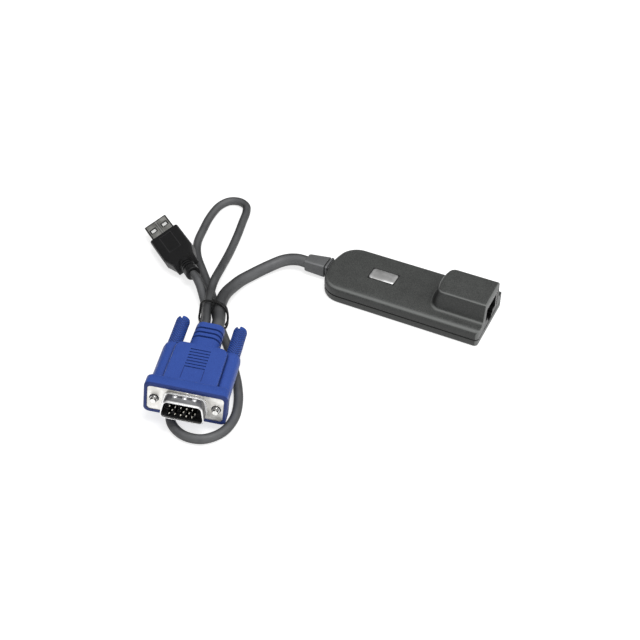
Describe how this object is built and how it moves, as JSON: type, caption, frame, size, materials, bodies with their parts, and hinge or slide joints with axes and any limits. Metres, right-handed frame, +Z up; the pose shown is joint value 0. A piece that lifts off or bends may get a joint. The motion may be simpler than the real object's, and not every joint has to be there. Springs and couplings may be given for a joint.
{
  "type": "kvm console interface adapter",
  "caption": "Small network-port housing on a short cable with a video plug and a thin second cable to a USB plug, held by a wire tie.",
  "frame": {"origin": "middle of the underside of the port housing, on the surface that the whole adapter lies on", "axes": "+X along the housing towards the network port, +Y away from the side where the video plug lies, +Z up"},
  "size_m": [0.1713, 0.1512, 0.0226],
  "materials": {
    "housing_plastic": "fine textured dark grey moulding",
    "cable_jacket": "satin grey flexible jacket",
    "hood_plastic": "blue moulded plastic",
    "usb_plastic": "black moulded grip",
    "tie_wire": "black coated wire",
    "nickel_plate": "bright nickel plate",
    "screw_steel": "plated steel",
    "dark_steel": "black oxide steel",
    "contact_gold": "gold flash",
    "pin_plate": "pale gold flash",
    "black_insulator": "black connector plastic",
    "white_insulator": "white connector plastic",
    "inner_mould_plastic": "milky inner moulding",
    "board_laminate": "green solder mask",
    "chip_epoxy": "black chip packages",
    "capacitor_case": "tantalum orange",
    "wire_insulation": "red wire insulation"
  },
  "bodies": {
    "root": {"top_shell": "housing_plastic", "bottom_shell": "housing_plastic", "housing_screws": "dark_steel", "circuit_board": "board_laminate", "jack_body": "black_insulator", "jack_contacts": "contact_gold", "jack_shield": "nickel_plate", "isolation_transformer": "chip_epoxy", "main_processor": "chip_epoxy", "video_digitizer": "chip_epoxy", "quartz_crystal": "screw_steel", "capacitors": "capacitor_case", "board_connector": "white_insulator", "cable_wires": "wire_insulation", "cable_boot": "cable_jacket", "main_cable": "cable_jacket", "video_hood": "hood_plastic", "video_inner_mould": "inner_mould_plastic", "video_front_shell": "nickel_plate", "video_rear_shell": "nickel_plate", "video_insulator": "black_insulator", "video_pins": "pin_plate", "usb_cable": "cable_jacket", "usb_grip": "usb_plastic", "usb_shell": "nickel_plate", "usb_tongue": "white_insulator", "usb_contacts": "contact_gold", "cable_tie": "tie_wire"},
    "left_carrier": {"left_retaining_clip": "screw_steel"},
    "left_screw": {"left_knob": "hood_plastic", "left_screw_shaft": "screw_steel"},
    "right_carrier": {"right_retaining_clip": "screw_steel"},
    "right_screw": {"right_knob": "hood_plastic", "right_screw_shaft": "screw_steel"}
  },
  "joints": [
    {"name": "left_screw_slide", "type": "slide", "parent": "root", "child": "left_carrier", "axis": [0.3097, -0.9493, 0.0537], "range_m": [0, 0.004]},
    {"name": "left_screw_spin", "type": "hinge", "parent": "left_carrier", "child": "left_screw", "pos_m": [-0.06732, -0.09519, 0.01341], "axis": [0.3097, -0.9493, 0.0537], "continuous": true},
    {"name": "right_screw_slide", "type": "slide", "parent": "root", "child": "right_carrier", "axis": [0.3097, -0.9493, 0.0537], "range_m": [0, 0.004]},
    {"name": "right_screw_spin", "type": "hinge", "parent": "right_carrier", "child": "right_screw", "pos_m": [-0.04367, -0.08764, 0.01045], "axis": [0.3097, -0.9493, 0.0537], "continuous": true}
  ]
}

┄┄┄┄┄┄┄┄┄┄┄┄┄┄┄┄┄┄┄┄

# [Work instructions]
Gather each line holding the string "hinge".

# [Final result]
Describe how this object is built and how it moves, as JSON: type, caption, frame, size, materials, bodies with their parts, and hinge or slide joints with axes and any limits. Metres, right-handed frame, +Z up; the pose shown is joint value 0. A piece that lifts off or bends may get a joint. The motion may be simpler than the real object's, and not every joint has to be there. Springs and couplings may be given for a joint.
    {"name": "left_screw_spin", "type": "hinge", "parent": "left_carrier", "child": "left_screw", "pos_m": [-0.06732, -0.09519, 0.01341], "axis": [0.3097, -0.9493, 0.0537], "continuous": true},
    {"name": "right_screw_spin", "type": "hinge", "parent": "right_carrier", "child": "right_screw", "pos_m": [-0.04367, -0.08764, 0.01045], "axis": [0.3097, -0.9493, 0.0537], "continuous": true}